<< back

Constructive unfair dismissal and gross misconduct

Can an employee resign in response to the employer’s conduct and claim constructive unfair dismissal if they have committed gross misconduct or breached their contract of employment? The Employment Appeal Tribunal considered this point in Atkinson v Community Gateway Association, holding that the employee does not give up their right to resign just because they have breached the contract themselves.

The facts in Atkinson

Mr Atkinson was employed by Gateway, a housing association, as Director of Resources. At one point, he accepted sole responsibility for a £1.8 million overspend, although he later sought to pass the responsibility on to others. Mr Atkinson also sent from his work email address emails that were highly personal and overtly sexual in nature to his lover, who worked at another housing association. Later, Mr Atkinson encouraged his lover to apply for a job with Gateway, providing her with detailed advice on the selection process she would face and suggesting to a member of the interview panel that she should be offered the job.

Disciplinary procedure

Gateway began a disciplinary process which might well have reasonably ended with Mr Atkinson being dismissed for gross misconduct. However, Mr Atkinson tendered his resignation ostensibly partly in response to Gateway’s conduct of the disciplinary process. He brought a claim for constructive unfair dismissal along with automatic unfair constructive dismissal related to whistleblowing and breach of his human rights because Gateway had read his emails.

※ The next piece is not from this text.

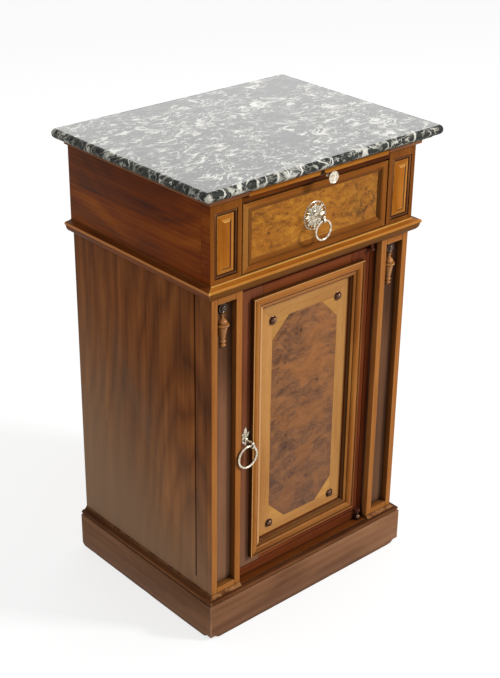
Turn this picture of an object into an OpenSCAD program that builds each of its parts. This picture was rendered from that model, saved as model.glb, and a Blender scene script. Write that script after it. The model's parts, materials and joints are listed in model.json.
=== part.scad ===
// Bedside pot cupboard with a marble top, a pull-out slide, a drawer and a door.
// Millimetres, +Z up. The origin is on the floor, under the centre of the marble's outline.
// Inside at_corner() the origin is the lower case's front left corner, +Y going back.

/* [Case] */
// Width of the lower case
case_w = 410; // [370:1:460]
// Depth of the lower case
case_d = 340; // [310:1:380]
// Thickness of the lower sides
side_t = 18; // [14:1:22]
// Thickness of the back panel
back_t = 10; // [6:1:14]
// Height of the lower stage, between the base board and the waist board
stage_h = 522.5; // [470:0.5:580]
// Thickness of the base board
base_t = 12; // [8:1:16]
// Thickness of the waist board between the two stages
waist_t = 23; // [20:1:28]
// Height of the upper stage, from the waist board to the marble
upper_h = 133.5; // [120:0.5:150]
// How far the upper sides stand out from the lower sides
upper_proud = 3.65; // [2:0.05:5]
// How far the upper front stands out from the lower front
front_proud = 1.7; // [1:0.1:3]

/* [Marble] */
// Overhang of the marble past the lower sides
marble_over_side = 35.5; // [24:0.5:40]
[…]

The law says that employees can resign and claim constructive dismissal in response to their employer’s breach of the contract of employment, providing they do not delay unduly or otherwise indicate that they are prepared to remain an employee.

However, the courts have held outside the employment sphere that, where one party commits a fundamental breach of contract, they are not entitled to pursue a claim against the other party in relation to any breach that follows. Colloquially, it could be said that you have to keep your side of the bargain before you can complain about something someone else has done (or not done).

If this applied at work, it would mean that an employee would lose their right to claim constructive dismissal if they had, for instance, committed an act of gross misconduct.

Employment Tribunal decisions

The Employment Tribunal struck out the claim for constructive dismissal part way through the hearing, holding that Mr Atkinson’s conduct amounted to a fundamental breach of contract and he had therefore lost the right to bring the claim.

The tribunal also struck out the whistleblowing claim and found there was no breach of Mr Atkinson’s human rights in the circumstances.

Employment Appeal Tribunal

Mr Atkinson appealed against the judgment.

The EAT overturned the decision to strike out the constructive dismissal claim, following the Court of Session’s decision in McNeill v Aberdeen City Council. The EAT said that an employee who might be dismissed for gross misconduct can still resign in response to the employer’s breach, in particular where the employer is not aware of the employee’s breach. However, the misconduct will be relevant to remedy and could result in a reduction in compensation.

The EAT confirmed that the employer had not breached Mr Atkinson’s ECHR article 8 right to respect for his private life and correspondence by reviewing personal emails of a sexual nature sent from work.

The EAT also held that the Tribunal was wrong to strike out a claim for detriment relating to a protected disclosure on the basis that the employer could not be vicariously liable for its employees’ conduct in subjecting the claimant to a detriment. The law on this has now changed to make clear that employers can be held liable for detriments that an employee is subjected to by colleagues because they have whistleblown.

In light of the appeal findings, it was an error of law to strike out the claim without hearing all the evidence. That step should only be taken in rare cases.

Guidance for employers

This case confirms the importance of an employer properly conducting a disciplinary investigation. Employers should bear in mind that if they act in an oppressive way when dealing with allegations of misconduct, the employee will have the right to resign and claim constructive dismissal.

It will then be up to the employer to try and argue that the employee’s dismissal would have been inevitable, had the disciplinary process been completed, to persuade the tribunal that dismissal was not unfair or that no or less compensation should be awarded.

Employers may take some comfort from the judgment, in that it has been confirmed that there is no general right to privacy in work emails. Therefore, inappropriate email content may be reviewed without employee consent. However, taking action in relation to private email correspondence will always be safer if the employer has put in place an email policy beforehand and employers should not, as a matter of course, be reviewing personal emails sent from work without good reason.